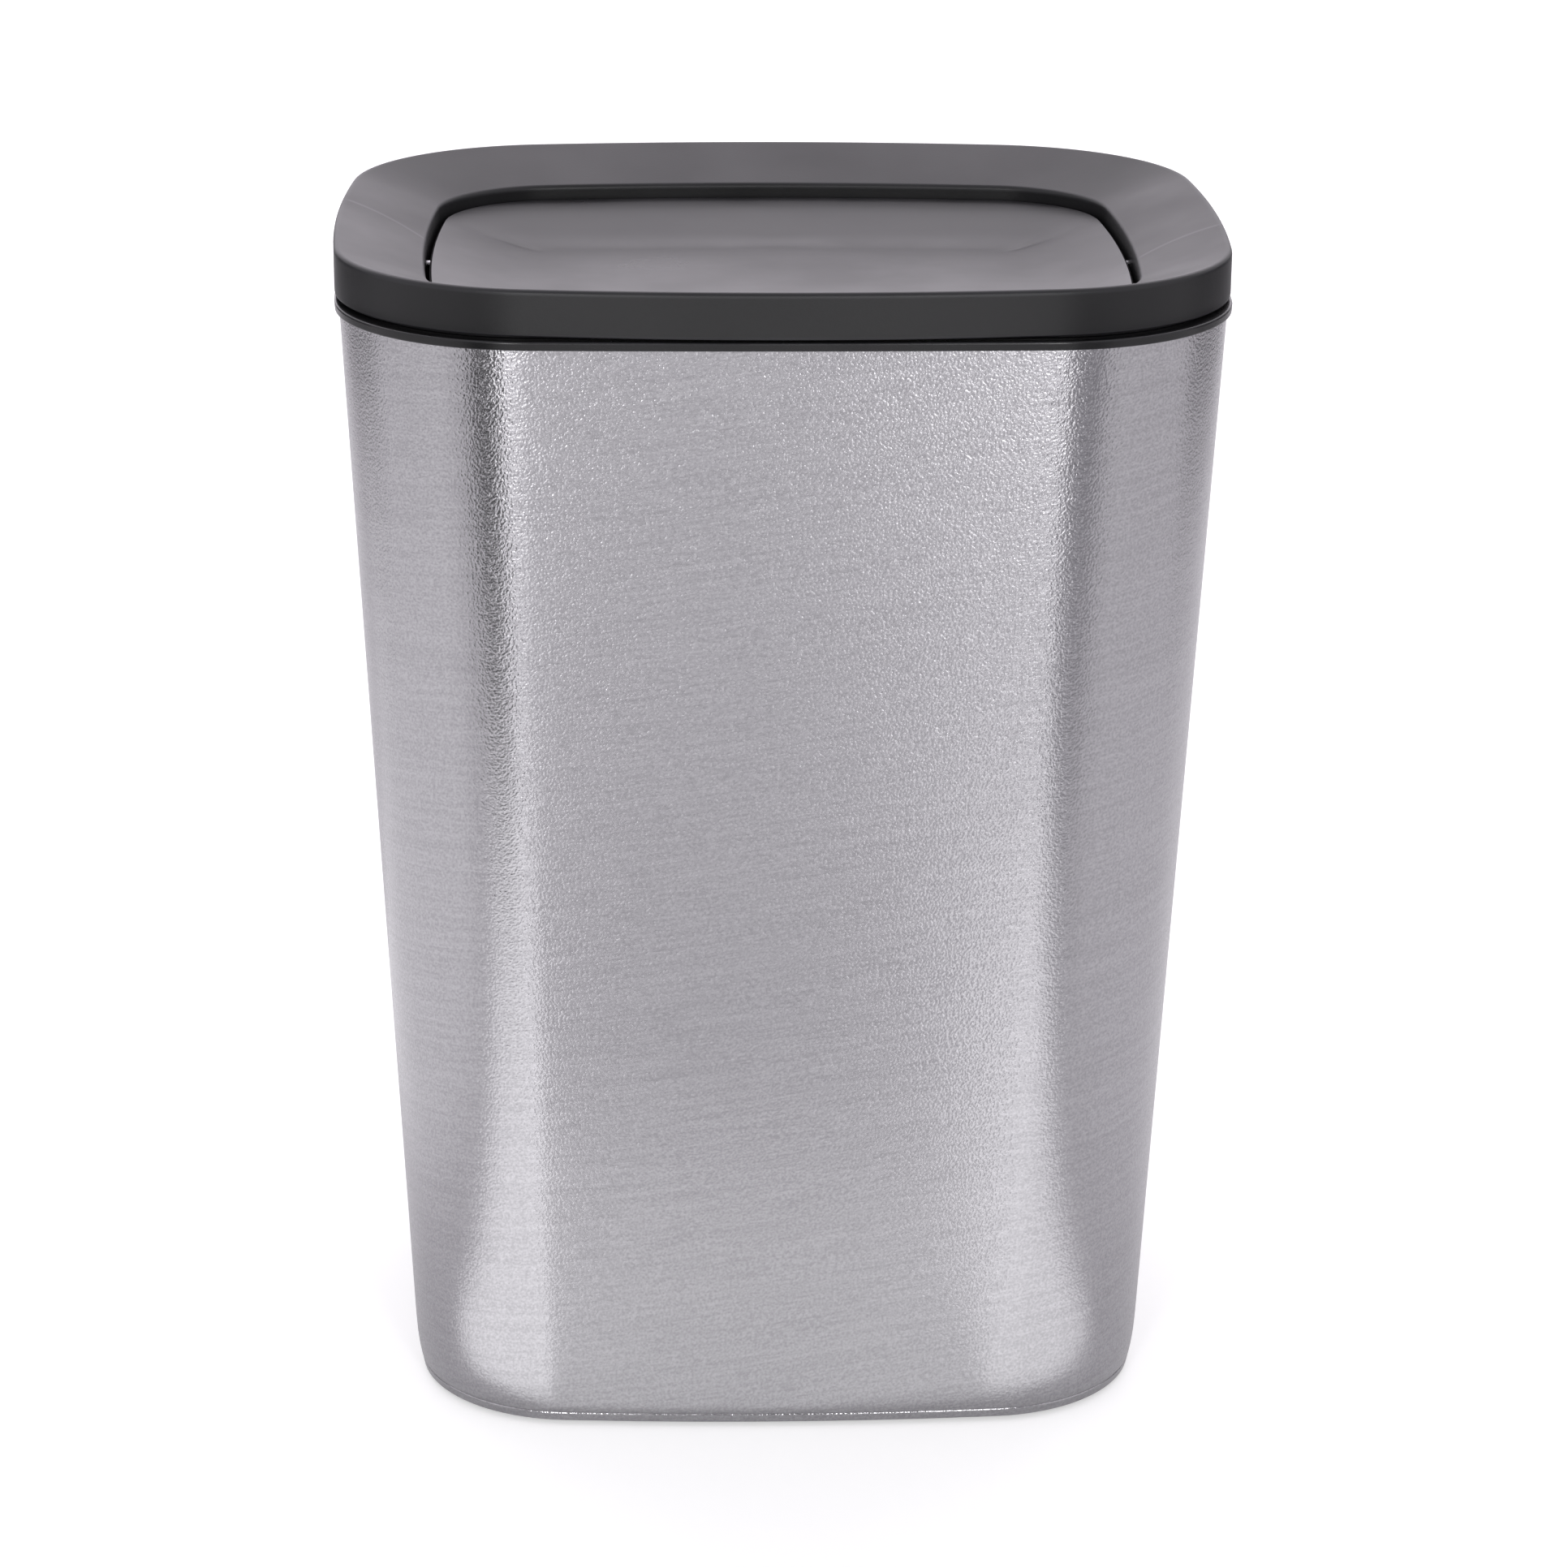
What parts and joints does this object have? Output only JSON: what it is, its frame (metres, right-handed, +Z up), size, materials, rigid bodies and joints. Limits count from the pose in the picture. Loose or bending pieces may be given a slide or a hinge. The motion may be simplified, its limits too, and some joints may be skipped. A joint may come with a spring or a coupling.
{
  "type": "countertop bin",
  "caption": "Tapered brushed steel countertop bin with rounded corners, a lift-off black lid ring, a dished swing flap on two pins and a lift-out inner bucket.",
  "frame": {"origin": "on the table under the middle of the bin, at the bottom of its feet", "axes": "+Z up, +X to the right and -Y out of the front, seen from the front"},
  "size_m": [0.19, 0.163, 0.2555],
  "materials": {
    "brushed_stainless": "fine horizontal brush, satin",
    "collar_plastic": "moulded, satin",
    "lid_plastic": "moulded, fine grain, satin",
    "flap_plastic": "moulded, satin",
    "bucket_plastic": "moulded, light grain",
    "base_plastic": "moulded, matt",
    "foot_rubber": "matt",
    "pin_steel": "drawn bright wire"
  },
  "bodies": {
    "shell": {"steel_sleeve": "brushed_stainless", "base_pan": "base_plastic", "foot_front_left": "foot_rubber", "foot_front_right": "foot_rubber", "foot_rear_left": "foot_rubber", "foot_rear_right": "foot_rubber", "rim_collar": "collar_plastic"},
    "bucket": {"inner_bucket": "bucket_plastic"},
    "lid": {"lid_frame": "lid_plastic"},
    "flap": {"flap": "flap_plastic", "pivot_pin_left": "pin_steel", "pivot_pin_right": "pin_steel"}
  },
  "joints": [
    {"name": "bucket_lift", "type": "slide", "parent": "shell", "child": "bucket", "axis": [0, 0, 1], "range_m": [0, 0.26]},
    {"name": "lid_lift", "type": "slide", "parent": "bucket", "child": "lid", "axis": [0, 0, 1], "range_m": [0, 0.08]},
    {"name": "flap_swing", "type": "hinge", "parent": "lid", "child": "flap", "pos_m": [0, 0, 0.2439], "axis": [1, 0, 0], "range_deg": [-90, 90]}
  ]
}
================================
• TASK BRIEF:
Copy out all of the lines above exactly.

• RESPONSE TO THE TASK:
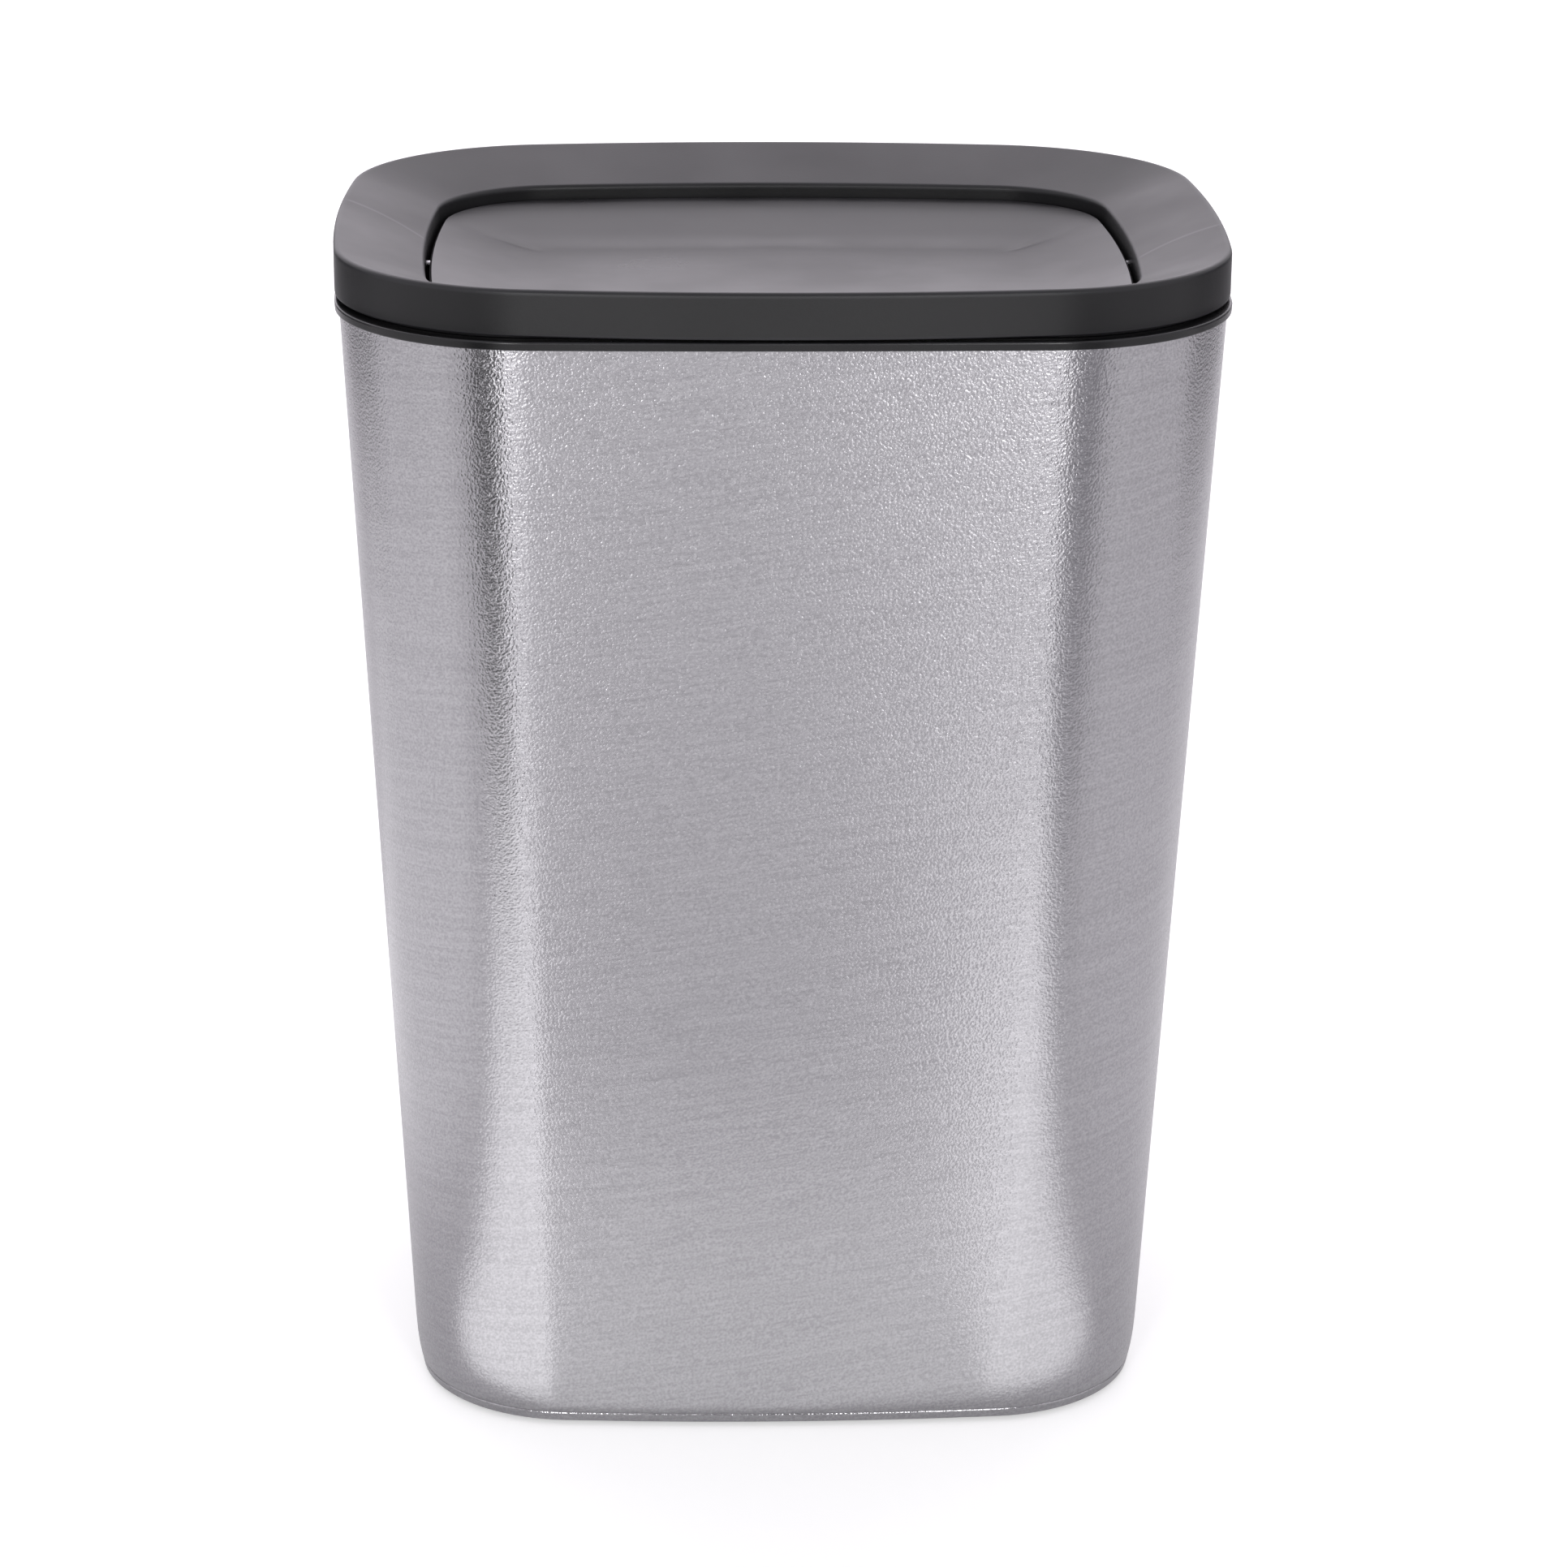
What parts and joints does this object have? Output only JSON: what it is, its frame (metres, right-handed, +Z up), size, materials, rigid bodies and joints. Limits count from the pose in the picture. Loose or bending pieces may be given a slide or a hinge. The motion may be simplified, its limits too, and some joints may be skipped. A joint may come with a spring or a coupling.
{
  "type": "countertop bin",
  "caption": "Tapered brushed steel countertop bin with rounded corners, a lift-off black lid ring, a dished swing flap on two pins and a lift-out inner bucket.",
  "frame": {"origin": "on the table under the middle of the bin, at the bottom of its feet", "axes": "+Z up, +X to the right and -Y out of the front, seen from the front"},
  "size_m": [0.19, 0.163, 0.2555],
  "materials": {
    "brushed_stainless": "fine horizontal brush, satin",
    "collar_plastic": "moulded, satin",
    "lid_plastic": "moulded, fine grain, satin",
    "flap_plastic": "moulded, satin",
    "bucket_plastic": "moulded, light grain",
    "base_plastic": "moulded, matt",
    "foot_rubber": "matt",
    "pin_steel": "drawn bright wire"
  },
  "bodies": {
    "shell": {"steel_sleeve": "brushed_stainless", "base_pan": "base_plastic", "foot_front_left": "foot_rubber", "foot_front_right": "foot_rubber", "foot_rear_left": "foot_rubber", "foot_rear_right": "foot_rubber", "rim_collar": "collar_plastic"},
    "bucket": {"inner_bucket": "bucket_plastic"},
    "lid": {"lid_frame": "lid_plastic"},
    "flap": {"flap": "flap_plastic", "pivot_pin_left": "pin_steel", "pivot_pin_right": "pin_steel"}
  },
  "joints": [
    {"name": "bucket_lift", "type": "slide", "parent": "shell", "child": "bucket", "axis": [0, 0, 1], "range_m": [0, 0.26]},
    {"name": "lid_lift", "type": "slide", "parent": "bucket", "child": "lid", "axis": [0, 0, 1], "range_m": [0, 0.08]},
    {"name": "flap_swing", "type": "hinge", "parent": "lid", "child": "flap", "pos_m": [0, 0, 0.2439], "axis": [1, 0, 0], "range_deg": [-90, 90]}
  ]
}